Further information can be found in the press releases of 24 February 2019 and 5 March 2019 issued by the Minister for Agriculture and Water Resources.

Primary Industries — changes to agricultural production levy

From 1 July 2019, the government will decrease the Emergency Plant Pest Response component of the banana levy from 0.75 of a cent per kilogram to zero, in consultation with the Australian Banana Growers’ Council. This component of the banana levy funded the costs paid by the government on behalf of the industry in relation to the 2013 emergency response to banana freckle in the Northern Territory. This measure is estimated to have no budget impact over the forward estimates period.

North Queensland Flood Recovery Package

The government will provide $3.1 billion over five years from 2018-2019 to support North Queensland’s livestock industry and associated communities to recover from the impacts of the 2019 flood event.

The package includes:

  • $32.9 million over five years from 2018-2019 (including $1.0 million in capital funding) to establish the North Queensland Livestock Industry Recovery Agency in the Prime Minister and Cabinet portfolio. The agency will coordinate the Commonwealth’s efforts to support North Queensland’s livestock industry and affected communities, with a focus on long-term recovery to complement existing disaster recovery funding arrangements
  • making available up to $1.75 billion in loans to authorised deposit-taking institutions to support interest rate relief for existing and new business loans to eligible flood affected primary producers (sheep and cattle primary producers in the first instance), with $0.7 million over three years from 2019-2020 will be provided to the North Queensland Livestock Industry Recovery Agency and the Treasury to administer the loan facility from 1 July 2019
  • making available up to $1.0 billion for loans through the Regional Investment Corporation to assist farm businesses with restocking, replanting and refinancing existing debt, with farm businesses suffering extreme hardship able to refinance up to 100% of their commercial debt
  • $300.0 million for grants of up to an interim cap of $400,000 across two programs for primary producers to help rebuild their businesses and assist with the costs of tax exempt. The programs support (1) restocking or replacing damaged crops (or permanent plantings), including associated transport costs ($150.0 million), and/or (2) repairing or replacing damaged on-farm infrastructure ($150.0 million)
  • $4.0 million in 2018-2019 for Special Circumstances funding for eligible North Queensland schools experiencing financial difficulties, to help ensure the viability of these schools, with $1.0 million to be met from within the existing resources of the Department of Education and Training
  • $0.8 million in 2018-2019 to assist isolated families through a one-off payment of $1,000 per student currently receiving support through the Assistance to Isolated Children Scheme or ABSTUDY.

Regional Airports Program

The Regional Airports Program will provide $100 million over the four years to 2022-2023 to provide assistance to the owners of regional airports to undertake essential works, promote safety and access for communities.
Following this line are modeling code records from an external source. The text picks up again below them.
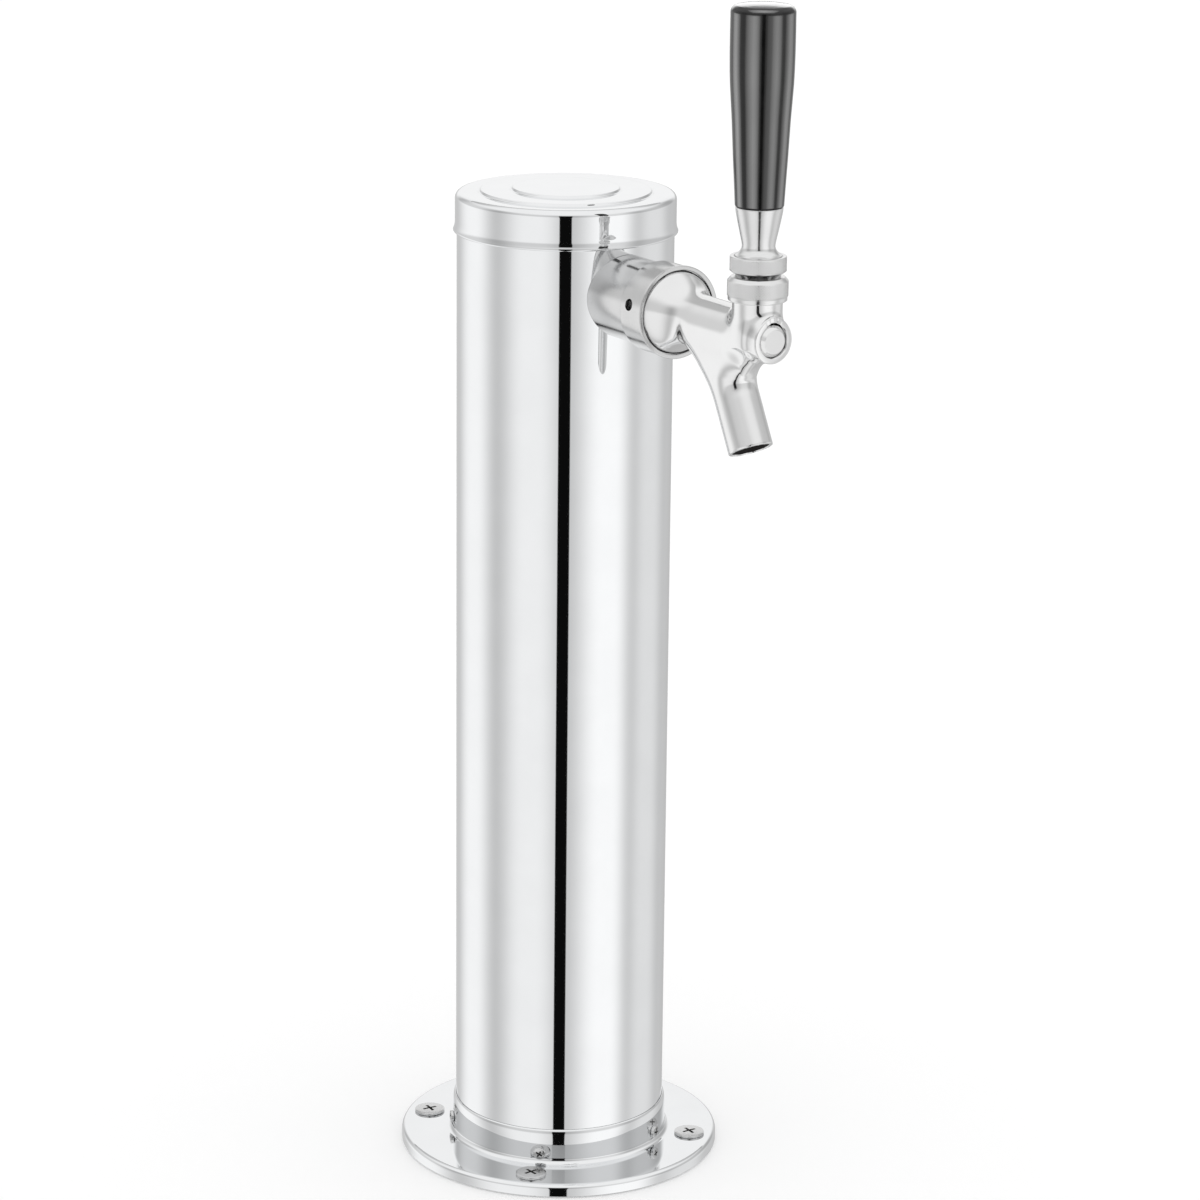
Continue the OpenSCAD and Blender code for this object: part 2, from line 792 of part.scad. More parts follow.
module shaft() {
    half_w = tip_r + pocket_side_gap;
    half_l = tip_r + pocket_end_gap;
    lead = shaft_r * tan(lever_tilt) + lever_foot_r / cos(lever_tilt) + pocket_end_gap;
    color(chrome)
        on_tap()
            difference() {
                union() {
                    disc(shaft_r, shaft_head_s, shaft_head_len - shaft_chamfer);
                    translate([0, 0, shaft_front_s - shaft_chamfer])
                        cylinder(r1 = shaft_r, r2 = shaft_r - shaft_chamfer, h = shaft_chamfer);
                    disc(shaft_rod_r, seat_s - seat_gap, shaft_head_s - seat_s + seat_gap);
                    disc(shaft_thread_r, shaft_end_s, seat_s - shaft_end_s);
                }
                translate([-half_w, -tip_r - pocket_floor_gap, lever_s - half_l])
                    cube([2 * half_w, shaft_d, 2 * half_l]);
                translate([-half_w, tip_r / 2, lever_s - half_l])
                    cube([2 * half_w, shaft_d, half_l + lead]);
            }
}

module seat_washer() {
    color(rubber)
        on_tap()
            ring(seat_rubber_r, shaft_thread_r + thread_gap, seat_rubber_s, seat_rubber_t);
}

module shaft_nut() {
    color(brass)
        on_tap()
            difference() {
                hexagon(shaft_nut_af, shaft_nut_s, shaft_nut_t);
                disc(shaft_thread_r + thread_gap, shaft_nut_s - over, shaft_nut_t + 2 * over);
            }
}

// A ring about the ball, between two heights above its centre
module ball_ring(from, to, r) {
    difference() {
        disc(r, pivot_z + from, to - from);
        translate([0, 0, pivot_z])
            sphere(r = socket_r);
    }
}

module ball_seat() {
    color(nylon)
        on_lever()
            ball_ring(-cup_floor_h, -seat_rise_h, cup_bore_r - seat_gap);
}

module friction_ring() {
    color(nylon)
        on_lever()
            ball_ring(ring_rise_h, ring_top_h, cup_bore_r - seat_gap);
}

module bonnet() {
    side = [
        [body_thread_r + thread_gap, bonnet_z],
        [bonnet_r - 2 * bonnet_ring_step, bonnet_z],
        [bonnet_r - bonnet_ring_step, bonnet_z + bonnet_ring_step],
        [bonnet_r - bonnet_ring_step, bonnet_z + bonnet_ring_h],
        [bonnet_r, bonnet_z + bonnet_ring_h + bonnet_ring_step],
        [bonnet_r, bonnet_top_z - bonnet_chamfer],
        [bonnet_r - bonnet_chamfer, bonnet_top_z],
        [bonnet_mouth_r, bonnet_top_z],
        [bonnet_hole_r, bonnet_shoulder_h],
        [body_thread_r + thread_gap, bonnet_shoulder_h]
    ];
    color(chrome)
        on_lever()
            rotate_extrude()
                polygon(side);
}

module lever() {
    tip = arc(0, tap_z, tip_r, -90, acos(lever_foot_r / tip_r));
    rod = [
        [lever_foot_r, pivot_z],
        [lever_rod_r, pivot_z],
        [lever_rod_r, pivot_z + ring_top_h],
        [lever_neck_r, bonnet_top_z],
        [lever_neck_r, lever_thread_z],
        [lever_thread_r, lever_thread_z],
        [lever_thread_r, lever_top_z],
        [0, lever_top_z]
    ];
    color(chrome)
        on_lever() {
            translate([0, 0, pivot_z])
                sphere(r = ball_r);
            rotate_extrude()
                polygon(concat(tip, rod));
        }
}

module lever_collar() {
    half = lever_collar_d / 2;
    side = [
        [lever_thread_r + thread_gap, lever_thread_z],
        [hollow_r, lever_thread_z],
        [hollow_r, collar_bottom_z],
        [collar_bottom_r, collar_bottom_z],
        [half, collar_bottom_z + collar_edge],
        [half, collar_top_z - collar_edge / 2],
        [half - collar_edge / 2, collar_top_z],
        [collar_recess_r, collar_top_z],
        [collar_recess_r, collar_top_z - collar_recess_h],
        [lever_thread_r + thread_gap, collar_top_z - collar_recess_h]
    ];
    color(chrome)
        on_lever()
            rotate_extrude()
                polygon(side);
}

module handle_ferrule() {
    waist_r = ferrule_waist_d / 2;
    swell = ferrule_top_d / 2 - waist_r;
    side = [for (p = ferrule_shares) [waist_r + swell * p[1], ferrule_z + ferrule_h * p[0]]];
    foot = [
        [ferrule_foot_r, ferrule_z],
        [ferrule_foot_r, ferrule_z + collar_recess_h],
        [(ferrule_foot_r + waist_r) / 2, ferrule_z + ferrule_foot_h]
    ];
    color(chrome)
        on_lever()
            difference() {
                rotate_extrude()
                    polygon(concat([[0, ferrule_z]], foot, side, [[0, ferrule_top_z]]));
                disc(lever_thread_r + thread_gap, ferrule_z - over, lever_top_z - ferrule_z + over);
                disc(stud_d / 2 + thread_gap, ferrule_z, ferrule_h + over);
            }
}

module handle_stud() {
    color(brass)
        on_lever()
            disc(stud_d / 2, stud_z, stud_len);
}

module handle_grip() {
    foot_r = grip_foot_d / 2;
    swell = grip_d / 2 - foot_r;
    top_z = grip_z + grip_h;
    side = [for (p = grip_shares) [foot_r + swell * p[1], grip_z + grip_h * p[0]]];
    edge = arc(grip_d / 2 - grip_edge_r, top_z - grip_edge_r, grip_edge_r, 0, 80);
    color(black_grip)
        on_lever()
            difference() {
                rotate_extrude()
                    polygon(concat([[0, grip_z]], side, edge, [[0, top_z]]));
                disc(stud_d / 2 + thread_gap, grip_z - over, stud_z + stud_len - grip_z + over + seat_gap);
            }
}

base_flange();
base_gasket();
flange_screws();
collar_screws();
column_tube();
foam_sleeve();
foam_plug();
top_cap();
cap_seal();
shank();
shank_collar();
inner_spacer();
spacer_washer();
shank_lock_nut();
tail_washer();
tail_elbow();
tail_nut();
coupling_nut();
faucet_gasket();
faucet_body();
shaft();
seat_washer();
shaft_nut();
ball_seat();
friction_ring();
bonnet();
lever();
lever_collar();
handle_ferrule();
handle_stud();
handle_grip();
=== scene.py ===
"""Looks of a draft tower: polished column, stepped cap, satin shank, chrome faucet and black grip.

Sizes are in millimetres and angles in degrees, unless a name or a comment says otherwise.
"""

import json
import logging
import math
from dataclasses import dataclass
from enum import Enum

import bmesh
import bpy
import numpy as np
from mathutils import Matrix, Vector


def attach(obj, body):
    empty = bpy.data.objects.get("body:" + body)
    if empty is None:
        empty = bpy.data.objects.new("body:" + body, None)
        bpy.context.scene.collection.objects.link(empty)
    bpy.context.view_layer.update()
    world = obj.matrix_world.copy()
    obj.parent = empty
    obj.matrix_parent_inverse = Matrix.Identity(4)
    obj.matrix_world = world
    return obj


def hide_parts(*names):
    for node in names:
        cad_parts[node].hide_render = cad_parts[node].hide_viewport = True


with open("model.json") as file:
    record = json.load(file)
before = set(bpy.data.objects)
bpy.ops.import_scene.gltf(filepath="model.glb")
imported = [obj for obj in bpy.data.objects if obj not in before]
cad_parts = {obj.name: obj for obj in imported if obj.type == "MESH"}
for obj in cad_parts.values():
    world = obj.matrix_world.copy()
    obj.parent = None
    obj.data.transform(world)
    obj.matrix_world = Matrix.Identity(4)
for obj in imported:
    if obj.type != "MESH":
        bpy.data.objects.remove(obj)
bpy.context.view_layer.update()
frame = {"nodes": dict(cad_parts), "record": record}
MM = 0.001
TAP_Z = 323.75
LEVER_S = 114.2
ON_TAP = Matrix.Translation((0, 0, TAP_Z * MM)) @ Matrix.Rotation(math.radians(90), 4, "X")
ON_LEVER = Matrix.Translation((0, -LEVER_S * MM, 0))
Pair = tuple[float, float]
Triple = tuple[float, float, float]
log = logging.getLogger("draft_tower")


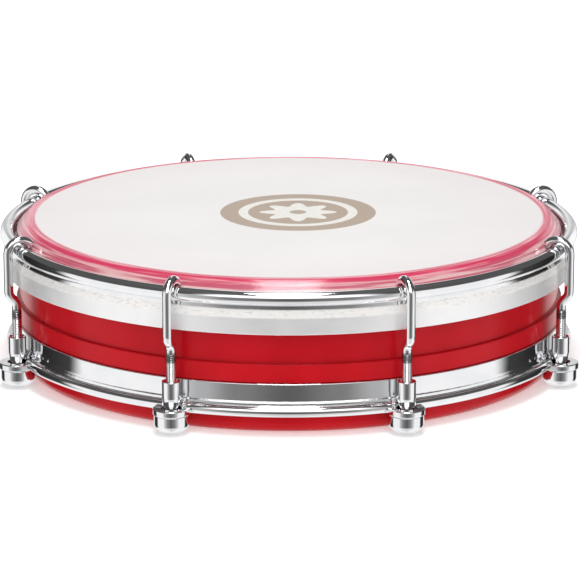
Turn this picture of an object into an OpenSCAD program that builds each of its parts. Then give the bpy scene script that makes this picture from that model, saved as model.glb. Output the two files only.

Harvest Labour Services Scheme

The budget provided $24.1 million to reform the Harvest Labour Services Scheme, so as to encourage Australian workers to fill persistent vacancies in manual farm labouring.

Building Better Regions Fund

There is a further $200 million to extend the existing Building Better Regions Fund, which sources private and public funding for local development projects, into a fourth round.

Future Drought Fund

$3.9 billion has been committed to the Future Drought Fund, paying $100 million a year by 2020.

Emergency Response Fund

Another $3.9 billion has been committed to the Emergency Response Fund, with $150 million available from 2019-2020.